Lokasi ini juga cukup dekat dengan Bandara Adisucipto, jadi aksesnya tidak terlalu sulit bagi wisatawan dari luar kota. Jika dihitung dari pusat Kota Yogyakarta, jaraknya sekitar 15 – 16 kilometer. Waktu tempuhnya biasanya hanya beberapa puluh menit saja, tergantung kondisi lalu lintas.
Untuk mencapai situs candi ini, rute paling sederhana adalah melewati Jalan Jogja–Wonosari menuju Prambanan. Dari pusat kota, ikuti jalan besar tersebut ke arah selatan. Saat tiba di pertigaan Piyungan, ambil belokan ke kiri menuju Jalan Prambanan–Piyungan.
Sesampainya di sekitar lokasi, pengunjung akan melewati jalan yang mulai menanjak dan menyempit. Di bagian ini, kita perlu lebih berhati-hati karena jalurnya berbatasan dengan area perbukitan. Candi Abang berada di puncak sebuah bukit kecil, sedikit tersembunyi dalam bentuk gundukan batu bata merah setinggi kurang lebih enam meter.
Meskipun candi ini sudah berusia sangat tua, fasilitas untuk pengunjung cukup memadai. Di area sekitar candi tersedia tempat parkir yang luas untuk kendaraan roda dua maupun roda empat. Akses kendaraan pribadi juga cukup mudah karena jalannya sudah beraspal meski sempit.
Ada fasilitas toilet, jalur pejalan kaki, dan papan informasi sejarah yang membantu pengunjung memahami latar belakang Candi Abang. Untuk urusan makanan, pengunjung bisa membawa bekal sendiri atau mampir ke warung kecil di sekitar kawasan tersebut. Warungnya sederhana, tapi cukup membantu kalau butuh minum atau camilan setelah naik ke area bukit.
Objek wisata ini buka setiap hari mulai pukul 08.00 hingga 17.00. Waktu terbaik untuk berkunjung biasanya pagi atau sore agar tidak terlalu panas.
Harga tiket masuknya juga sangat terjangkau, yaitu Rp 5.000 per orang. Untuk biaya parkir, tarifnya Rp 2.000 untuk motor dan Rp 5.000 untuk mobil.

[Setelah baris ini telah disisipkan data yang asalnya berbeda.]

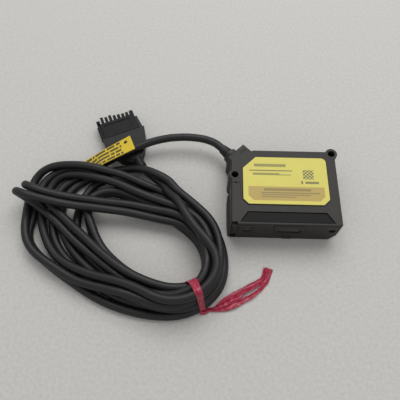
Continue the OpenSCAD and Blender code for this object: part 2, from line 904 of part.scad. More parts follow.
module plug_body() {
    pitch = plug_w / 9;
    color([0.13, 0.13, 0.14]) in_part() at_plug() difference() {
        union() {
            translate([-plug_w / 2, -plug_l, 0.4]) cube([plug_w, plug_l, plug_h - 0.4]);
            for (k = [0 : 8])
                translate([-plug_w / 2 + pitch * k + slot_w / 2, -1, 1.2])
                    cube([pitch - slot_w, 1 + FINGER_OUT[k], plug_h - 1.8]);
            // Rib along the free flank
            translate([-plug_w / 2 - 0.5, 1 - plug_l, 2.4]) cube([1, plug_l - 3, 2]);
        }
        // Contact slots, which are open upwards near the mating end
        for (k = [1 : contact_count]) {
            translate([-plug_w / 2 + pitch * k - slot_w / 2, -8, 2.4]) cube([slot_w, 12, 2.2]);
            translate([-plug_w / 2 + pitch * k - slot_w / 2, -2.4, 2.4]) cube([slot_w, 6, 8]);
        }
        // Sunk field and the step along the left edge of the top
        translate([-plug_w / 2 + 3, -10.5, plug_h - 0.3]) cube([plug_w - 6, 6.5, 1]);
        translate([-plug_w / 2 - 1, -plug_l - 1, plug_h - 0.9]) cube([2.6, plug_l - 0.5, 2]);
    }
}

module plug_hood() {
    top = plug_h - 0.2;
    color([0.12, 0.12, 0.12]) in_part() at_plug() {
        difference() {
            linear_extrude(top) hood_plan();
            // The flank's flange is lower than the hood
            translate([plug_w / 2 - eps, -plug_l, 5.4]) cube([6, plug_l, 4]);
            // The top falls towards the lead
            translate([-20, -plug_l, top]) rotate([7, 0, 0]) translate([0, -20, 0])
                cube([40, 20, 6]);
        }
        translate([sleeve_x, sleeve_y, sleeve_z]) rotate([0, 0, sleeve_turn])
            rotate([90, 0, 0]) cylinder(h = sleeve_len, r1 = 2.9, r2 = lead_d / 2 + 0.4);
    }
}

module plug_contacts() {
    pitch = plug_w / 9;
    color([0.82, 0.72, 0.4]) in_part() at_plug() for (k = [1 : contact_count])
        translate([-plug_w / 2 + pitch * k - 0.25, -8, 2.4]) cube([0.5, 7, 1.6]);
}

// Tag and tie

// Plate of the flag tag, which falls from its free right end towards the coil
module tag_plate() {
    translate([-50.4, 46.3, 11.2]) rotate([0, 0, 211.5]) rotate([0, 11, 0])
        difference() {
            translate([0, -tag_w / 2, 0]) cube([tag_l, tag_w, 0.4]);
            translate([3.4, -2.3, -1]) cylinder(h = 3, r = 1);
        }
}

module tag() {
    color([0.9, 0.76, 0.12]) in_part() tag_plate();
}

module at_tie() {
    translate([-14.6, -29.9, 0]) rotate([0, 0, -66]) children();
}

// Film wound once round the bundle
module tie_ring() {
    at_tie() difference() {
        translate([-tie_half - tie_film, -tie_w / 2, 0])
            cube([2 * (tie_half + tie_film), tie_w, coil_h + tie_film]);
        tie_inside();
    }
}

// Stretch of the bundle inside the film
module tie_inside() {
    translate([-tie_half, -tie_w, tie_film]) cube([2 * tie_half, 2 * tie_w, coil_h - tie_film]);
}

// What the tie takes away from the coil: its own film and all that is outside it
module tie_space() {
    at_tie() {
        translate([-12, -tie_w / 2, -1]) cube([24, tie_w, 1 + tie_film]);
        translate([-12, -tie_w / 2, -1]) cube([12 - tie_half, tie_w, coil_h + 3]);
        translate([tie_half, -tie_w / 2, -1]) cube([12 - tie_half, tie_w, coil_h + 3]);
    }
}

module tie_band() {
    color([0.72, 0.1, 0.22]) in_part() tie_ring();
}

// Knot and loose tail of the tie, which lies on the surface
module tie_tail() {
    color([0.74, 0.1, 0.24]) in_part() difference() {
        union() {
            linear_extrude(1) polygon([
                [-10.5, -36.4], [-6, -35.9], [-2, -36], [2.4, -34.2], [9.2, -30],
                [16.1, -25.2], [18.5, -22.4], [20.7, -16.4], [17, -15.4], [15.4, -20.1],
                [11.7, -21.8], [4.8, -26], [-3.4, -31.2], [-5.6, -33.9], [-10.5, -34.2]
            ]);
            at_tie() translate([tie_half, -1.5, 0]) cube([2.6, 3, 3]);
        }
        at_tie() translate([-12, -8, -1]) cube([12 + tie_half + tie_film, 16, 9]);
    }
}

rear_case();
front_cover();
case_seal();
emitter_window();
receiver_window();
indicator_lens();
label();
optics_frame();
laser_barrel();
laser_diode();
collimator_lens();
receiver_lens();
imager_board();
imager_chip();
main_board();
board_chips();
flex_strip();
board_screws();
frame_screws();
cable_gland();
cable_clamp();
core_wires();
lead_out();
lead_coil();
lead_in();
plug_body();
plug_hood();
plug_contacts();
tag();
tie_band();
tie_tail();
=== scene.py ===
"""Visual model of a compact laser displacement sensor head, with its lead, lead connector,
flag tag and film tie.

The file is laid out as a Blender add-on and is run as a script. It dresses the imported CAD
frame: sizes written as x, y, z in millimetres are in the case's own frame, with x right from
its left wall, y back from its front face and z up from the surface that it lies on.
"""

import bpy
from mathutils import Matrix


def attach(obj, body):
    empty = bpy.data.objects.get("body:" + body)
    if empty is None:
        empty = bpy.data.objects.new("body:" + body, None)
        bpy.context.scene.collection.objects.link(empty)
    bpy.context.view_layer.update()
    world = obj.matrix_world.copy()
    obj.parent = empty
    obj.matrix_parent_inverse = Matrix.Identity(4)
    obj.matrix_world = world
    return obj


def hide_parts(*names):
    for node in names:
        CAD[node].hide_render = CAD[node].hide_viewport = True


bl_info = {
    "name": "Laser Sensor Head",
    "version": (1, 0, 0),
    "blender": (4, 5, 0),
    "location": "3D View > Sidebar > Sensor Head",
    "description": "Builds the visual model of a laser sensor head with its lead and connector",
    "category": "Object",
}

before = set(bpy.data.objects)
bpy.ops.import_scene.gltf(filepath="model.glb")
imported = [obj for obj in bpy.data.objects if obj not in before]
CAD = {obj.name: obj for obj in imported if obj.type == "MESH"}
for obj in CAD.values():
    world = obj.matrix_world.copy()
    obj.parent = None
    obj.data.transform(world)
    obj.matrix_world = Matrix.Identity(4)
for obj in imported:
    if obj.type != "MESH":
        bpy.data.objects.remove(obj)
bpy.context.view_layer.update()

import math

import bmesh
import bpy
import numpy as np
from mathutils import Matrix, Vector, geometry, noise

MM = 0.001
CASE_CORNER = Vector((-24.8787, -21.4713, 0))


def place(x, y, z):
    """A point of the case's own frame, in millimetres, as a point of the part, in metres."""
    return (Vector((x, y, z)) + CASE_CORNER) * MM


def srgb(code):
    """Linear colour of an sRGB hex value."""
    values = [int(code[i:i + 2], 16) / 255 for i in (0, 2, 4)]
    return tuple(
        v / 12.92 if v <= 0.04045 else ((v + 0.055) / 1.055) ** 2.4 for v in values
    ) + (1.0,)


# Sizes and colours


class LeadSettings(bpy.types.PropertyGroup):
    diameter: bpy.props.FloatProperty(
        name="Diameter", description="Outer diameter of the lead", default=0.004,
        min=0.0036, max=0.0042, unit="LENGTH", precision=4)
    rounds: bpy.props.IntProperty(
        name="Settling rounds", description="Rounds in which the turns of the coil settle",
        default=320, min=50, max=600)
    colour: bpy.props.FloatVectorProperty(
        name="Jacket", description="Colour of the jacket", subtype="COLOR", size=4,
        default=srgb("171718"))


class CaseSettings(bpy.types.PropertyGroup):
    colour: bpy.props.FloatVectorProperty(
        name="Moulding", description="Colour of the case mouldings", subtype="COLOR", size=4,
        default=srgb("272522"))
    # Paler colour of the edges: partly wear from handling, partly a painted highlight along
    # them
    edge_wear_and_highlight: bpy.props.FloatVectorProperty(
        name="Worn edge", description="Colour of the edges where they are rubbed",
        subtype="COLOR", size=4, default=srgb("58564f"))
    label: bpy.props.FloatVectorProperty(
        name="Label", description="Ground colour of the label", subtype="COLOR", size=4,
        default=srgb("c7bc4c"))
    print_colour: bpy.props.FloatVectorProperty(
        name="Print", description="Colour of the label's print", subtype="COLOR", size=4,
        default=srgb("2e2a1c"))


class TagSettings(bpy.types.PropertyGroup):
    colour: bpy.props.FloatVectorProperty(
        name="Tag", description="Colour of the flag tag", subtype="COLOR", size=4,
        default=srgb("cdb01a"))
    thickness: bpy.props.FloatProperty(
        name="Tag thickness", description="Thickness of the flag tag", default=0.0003,
        min=0.0002, max=0.0004, unit="LENGTH", precision=4)


class TieSettings(bpy.types.PropertyGroup):
    colour: bpy.props.FloatVectorProperty(
        name="Tie", description="Colour of the film tie", subtype="COLOR", size=4,
        default=srgb("ca264e"))
    thickness: bpy.props.FloatProperty(
        name="Film thickness", description="Thickness of the tie's film", default=0.00012,
        min=0.00008, max=0.0003, unit="LENGTH", precision=5)


class StageSettings(bpy.types.PropertyGroup):
    floor: bpy.props.FloatVectorProperty(
        name="Floor", description="Colour of the floor", subtype="COLOR", size=4,
        default=srgb("bebcb8"))
    lamp: bpy.props.FloatProperty(
        name="Lamp power", description="Power of the large soft lamp, in watts",
        default=6.0, min=0.0, max=100.0)


GROUPS = {
    "lead": LeadSettings,
    "case": CaseSettings,
    "tag": TagSettings,
    "tie": TieSettings,
    "stage": StageSettings,
}


def chosen(group):
    """The settings of one group in this scene."""
    return getattr(bpy.context.scene, "sensor_head_" + group)


# Materials


def add(tree, kind, sockets=None, **settings):
    """Adds a node with its settings, and with a value or a link for each socket named."""
    node = tree.nodes.new(kind)
    for name, value in settings.items():
        setattr(node, name, value)
    for name, value in (sockets or {}).items():
        if isinstance(value, bpy.types.NodeSocket):
            tree.links.new(value, node.inputs[name])
        else:
            node.inputs[name].default_value = value
    return node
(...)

Baca juga: Menelusuri Candi Prambanan dan Candi-Candi di Sekitarnya
Dengan biaya yang relatif murah, pengunjung bisa menikmati suasana tenang di bukit, melihat pemandangan sekitar, sekaligus mempelajari sedikit sejarah dari salah satu peninggalan kuno di Sleman ini.